La guerra de China

Se e han llamado por teléfono Zelenski y Xi Jinping. El hermano mayor del malote de la clase ha tenido una charla con el chaval que se lleva la paliza diaria. Que sí, que el niño está fuera de control y algo le diré, pero hombre, castigarle no puedo, tú me entiendes. Pese a la cercanía y la tibieza de Pekín con Moscú, la foto dice mucho.

A China no puede gustarle lo de Ucrania, por más que se empeñen los de las camisetas del Che, una especie impermeable a la incómoda certeza de que el comunismo fracasó hace ya medio siglo, por  no decir uno entero. El viejo imperio ha ganado la Cuarta Guerra Mundial a Occidente sin pegar un tiro. La Tercera se la apuntó igual de fácilmente EE UU, cuando cayó el Muro de Berlín y Fukuyama decretó el fin de la Historia. China ahora es Stringer Bell, un empresario práctico que no presumía de Rolex y prefería que no corriera sangre en las esquinas, porque los tipos listos son más de show me the money y menos de buscar bronca en los bares. Nada personal, sólo negocios, baby.

A China ideología le suena hoy a chino. Tiene que hacer funcionar a un país con mil cuatrocientos millones de criaturas, de los que casi un tercio son ya clase media, ese estado en el que a la parroquia le preocupa más si Netflix quita las cuentas compartidas que el marxismo. Los únicos convoyes que los chinos mandarán irán cargados con sudaderas y neumáticos. La balanza comercial es su teatro de operaciones y no van a zurrarse con sus compradores, eso lo explican en primero de Empresariales aquí y en Pekín. Ellos, que nos mandaron el Covid-19, lo único a lo que temen -me lo ha confesado Xi Jinping- es a que les contagien con el virus de la semana laboral de 35 horas. La nueva Ruta de la Seda en huelga, imagínate, con los obreros quemando contendores y no les podríamos llamar chalecos amarillos, por la corrección política. No tiene visos de pasar y eso es malo para nuestro bolsillo, pero bueno para nuestra tranquilidad, porque mientras sea el más fuerte del recreo, el gigante no necesita demostrarlo.

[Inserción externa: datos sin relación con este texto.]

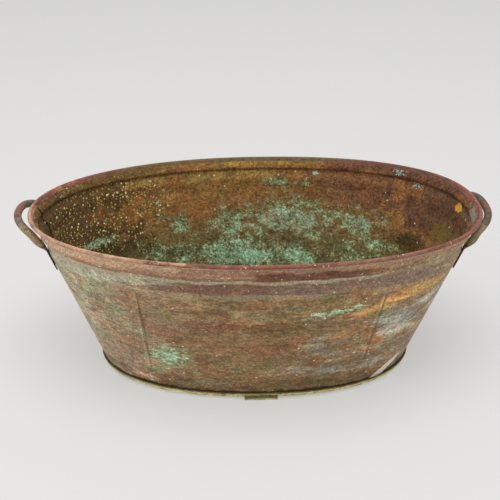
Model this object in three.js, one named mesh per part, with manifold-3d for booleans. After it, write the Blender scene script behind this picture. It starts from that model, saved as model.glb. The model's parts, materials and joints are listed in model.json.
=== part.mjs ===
// An oval drinks tub of patinated copper sheet with two fixed loop handles, in millimetres.
// +Z is up and the tub stands on Z = 0. +X runs along its length to the right handle.
// The front of the tub, with its pressed frame, faces -Y.

import * as THREE from 'three';
import { mergeVertices } from 'three/addons/utils/BufferGeometryUtils.js';
import Module from 'manifold-3d';

const wasm = await Module();
wasm.setup();

// The air or solder film between pieces that touch.
const clearance = 0.3;

// Plans of the tub: the outside of the rolled rim, and the wall's outer face at the base.
// The tub was shaped by hand, so its two ends reach unequally far from the line of the strap, and
// the right end is the fuller one: a squareness of 2 is a true ellipse, and a larger one is fuller.
const rimPlan = {
  width: 424, left: { reach: 327, squareness: 2.07 }, right: { reach: 317, squareness: 2.31 },
};
const footPlan = {
  width: 292, left: { reach: 231.5, squareness: 2.2 }, right: { reach: 217.5, squareness: 2.26 },
};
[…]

Lo único a lo que temen -me lo ha confesado Xi Jinping- es a que se les contagien con el virus de la semana laboral de 35 horas

Va un tópico: el chino es currante, un pueblo hormiga, gente práctica sin mucha comedura de tarro moral o existencial. Van a lo que van. Quizá acabemos colonizados y bueno, no parece terrible si nos dejan seguir dándole al Jabugo y al Ribera, ver los Madrid-Barça, celebrar las Fallas y la Feria de Abril y tomar las uvas en la Puerta del Sol. Aunque sea en el Año Nuevo Chino. Me extrañaría, en cualquier caso, que veamos una guerra a gran escala declarada por Pekín. Si algún día se movilizan los portaviones o se lanzan los misiles, lo hará EE UU, porque a menudo los cristos los monta el que ve que ya no manda en el gallinero o llega tarde al reparto de la tarta. Mientras tanto, no nos queda otra que vivir con la cabeza entre las fauces del león asiático, como Ángel ídem. Por eso tranquiliza la charla por teléfono de Zelenski y Jinping, que ha sido un poco como las de Gila. Solo que maldita la gracia.